The quorum sensing system of P. aeruginosa regulates the production of various factors of extracellular pathogenicity and the previously mentioned formation and maturation of biofilm. This control is exerted through 3 autoinducer molecules expressed by the same number of quorum sensing systems. The molecules are: (a) N-3-oxododecanoyl homoserine lactone (3OC12-HSL); (b) n-butyryl homoserine lactone (C4-HSL); and (c) 2-heptil-3-hidroxil-4-quinolone, also known as Pseudomonas quinolone signal, o PQS.25,26 In addition to being autoinducer molecules dependent on cell density for regulating pathogenicity factors, they also have direct effects on the cells of the host and its immune system. For example, 3OC12-HSL induces the secretion of proinflammatory cytokines such as IL-8 in human bronchial epithelial cells, and induces the production of COX-2. IL-8 induces cell apoptosis, and interestingly also appears to be high in COPD patients who smoke.25,27 3OC12-HSL directly induces apoptosis in macrophages and neutrophils, inhibits lymphocyte proliferation, downregulates the production of TNF-α, IL-12 and the stimulus that induces the transcription factor NF-κB to regulate the immune response is specifically repressed.25,28,29 As for PQS, it is known to affect the formation of biofilm, regulate excreted pathogenicity factors (elastase, pyocyanin and lectin) and downregulate NF-κB in murine respiratory infection models.30

These genetic signals, chemical markers, biofilms, evidence of bacterial quorum sensing, etc. are all examples of an entire world of communication between these microorganisms, which lead us to contemplate the importance of their “social” actions. These factors are currently all receiving much scientific attention, and numerous publications have reported on these matters, especially those that come from a group of researchers from such diverse settings as engineering and mathematics, at the University of Tel-Aviv.31,32

In the 21st century, while the famous medical journal The New England Journal of Medicine celebrates its 200th anniversary and has dedicated a magnificent review to infectious diseases,33 a commendable objective is to understand the keys to bacterial communication and to make sure that this uneven fight between humans and the microscopic world leans in favor of the former.
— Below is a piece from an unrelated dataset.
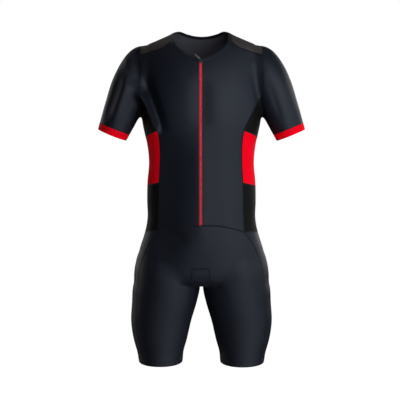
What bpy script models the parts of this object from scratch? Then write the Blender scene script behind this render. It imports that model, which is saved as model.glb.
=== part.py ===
"""A short-sleeved, one-piece triathlon suit with a front zip, filled out with no wearer.

Metres, +Z up. The wearer faces -Y, so +X is the wearer's left. The origin is on the middle line of the
suit, level with the slope of the shoulders, where the wearer holds it up.

The figure that the cloth is cut for is one smooth form: trunk, sleeves and legs, each a table of rounded
sections, blended where they meet. Each cut piece is a patch of that form between its seams, turned into a
wall. Neighbours share their seam's points and stop half a seam gap short of it on each side.
"""

import math

import bmesh
import bpy
import numpy as np
from mathutils import Vector

for leftover in list(bpy.data.objects):
    bpy.data.objects.remove(leftover, do_unlink=True)

# ------------------------------------------------------------------------------------------------ sizes
WALL = 0.0015  # knitted cloth
BAND_WALL = 0.0021  # folded double: neck band, sleeve bands, leg bands
BAND_LIFT = 0.0003  # how far a band stands proud of the panel that it finishes
SEAM_GAP = 0.0003  # between neighbouring pieces

NECK_BAND = 0.009  # width of the neck band
SLEEVE_BAND = 0.0195  # width of the red sleeve band
LEG_BAND = 0.0145  # width of the leg hem
HEM_HEIGHT = -0.9125  # lower edge of the legs, at their sides
HEM_TILT = 0.05  # how much the leg hem drops for each metre forward

ARMHOLE_X = 0.171  # the armhole seams lie in this upright plane
ARMHOLE_MIDDLE = -0.12
APEX = -0.150  # height where the under-arm panels' seams leave the armhole
UNDER_SLEEVE_TURN = 165.0  # where the under-sleeve's seam ends at the band, degrees round from the top

ZIP_OPENING = 0.0045  # from the middle to each front edge
ZIP_TOP = -0.0575
CHAIN_HALF = 0.0030  # half the width of the closed teeth
CHAIN_PROUD = 0.0006
CHAIN_THICK = 0.0023
CHAIN_TOP, CHAIN_END = -0.0660, -0.5105
TAPE_UNDER = 0.0022  # how deep the tapes lie under the cloth's outer face
TAPE_INNER = 0.0022
TAPE_OUTER = 0.0145
TAPE_WALL = 0.0010

# Slider. Its plates lie along the cloth; "high" is how far out from the cloth's outer face.
SLIDER_HEIGHT = -0.0600
SLIDER_LONG, SLIDER_TOP_WIDE, SLIDER_END_WIDE = 0.0110, 0.0086, 0.0064
SLIDER_CORNER = 0.0018
FRONT_PLATE_LOW, FRONT_PLATE_HIGH = 0.0009, 0.0031
BACK_PLATE_LOW, BACK_PLATE_HIGH = -0.0050, -0.0038
POST_WIDE, POST_LONG, POST_CORNER = 0.0028, 0.0042, 0.0006  # between the plates, at the upper end
BAIL_UP = 0.0008  # from the slider's middle to the bail's
BAIL_WIDE, BAIL_BAR = 0.0020, 0.0012
BAIL_INNER_LONG, BAIL_INNER_HIGH = 0.0030, 0.0024
SINK = 0.0004  # how far joined parts run into each other

# Pull tab: a plate whose end bar lies in the bail.
TAB_TURN = math.radians(42.7)  # above level, towards the wearer's right
TAB_LONG, TAB_WIDE, TAB_THICK = 0.0250, 0.0075, 0.0014
TAB_BAR = 0.0013
TAB_HOLE_LONG, TAB_HOLE_WIDE = 0.0032, 0.0042
TAB_END_CORNER, TAB_BAR_CORNER, TAB_HOLE_CORNER = 0.0030, 0.0012, 0.0009
CORNER_STEPS = 4

# How many quads each seam is divided into; neighbours share the count.
HALF_STEPS = 8  # across half the front or back
YOKE_ROUND, YOKE_LONG = 6, 4
ARMHOLE_STEPS, ARMPIT_STEPS = 6, 6
UNDERARM_STEPS, RED_STEPS, LOWER_STEPS = 4, 5, 5
SLEEVE_LONG = 9
CENTRE_STEPS, GUSSET_TOP_STEPS, GUSSET_SEAM_STEPS, INSEAM_STEPS = 5, 2, 8, 5
GUSSET_WIDE = 6


def table(names, rows):
    """A dictionary of columns, from rows with named columns."""
    return {name: np.array(column, float) for name, column in zip(names.split(), zip(*rows))}


# Trunk, from the neck down: half width, and depth in front of and behind the middle.
TRUNK = table(
    "height half_width front back square",
    (
        (0.0330, 0.0480, 0.046, 0.048, 2.0),
        (0.0231, 0.0733, 0.051, 0.055, 2.0),
        (0.0114, 0.0980, 0.057, 0.061, 2.0),
        (0.0000, 0.1240, 0.063, 0.068, 2.0),
        (-0.0114, 0.1500, 0.069, 0.076, 2.0),
        (-0.0220, 0.1625, 0.074, 0.083, 2.0),
        (-0.0500, 0.1680, 0.087, 0.098, 2.05),
        (-0.1000, 0.1680, 0.104, 0.113, 2.15),
        (-0.1500, 0.1675, 0.1140, 0.119, 2.25),
        (-0.2000, 0.1675, 0.1180, 0.117, 2.3),
        (-0.2280, 0.1665, 0.1170, 0.114, 2.3),
        (-0.2570, 0.1610, 0.1150, 0.110, 2.3),
        (-0.2850, 0.1545, 0.1120, 0.105, 2.3),
        (-0.3420, 0.1485, 0.1060, 0.098, 2.3),
        (-0.3990, 0.1530, 0.1040, 0.095, 2.3),
        (-0.4560, 0.1540, 0.1055, 0.098, 2.3),
        (-0.4990, 0.1530, 0.1080, 0.104, 2.3),
        (-0.5270, 0.1570, 0.1100, 0.110, 2.3),
        (-0.5560, 0.1650, 0.1115, 0.118, 2.3),
        (-0.5840, 0.1740, 0.1125, 0.125, 2.3),
        (-0.6270, 0.1835, 0.1110, 0.130, 2.3),
        (-0.6560, 0.1860, 0.1050, 0.1255, 2.3),
        (-0.6740, 0.1840, 0.0930, 0.1130, 2.3),
        (-0.6850, 0.1800, 0.0720, 0.092, 2.3),
        (-0.6910, 0.1740, 0.0420, 0.055, 2.3),
        (-0.6940, 0.1700, 0.0050, 0.006, 2.3),
    ),
)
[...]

After all, interfering with the communication systems of the enemy has been a war strategy since bygone days.34 And in order to interfere, one must understand, and in order to understand, one must analyze. It is our hope that, in this instance, the systems created by man for analyzing social communication are also useful in this exciting bacterial world and, particularly, become part of the prevention and the cure of infectious diseases.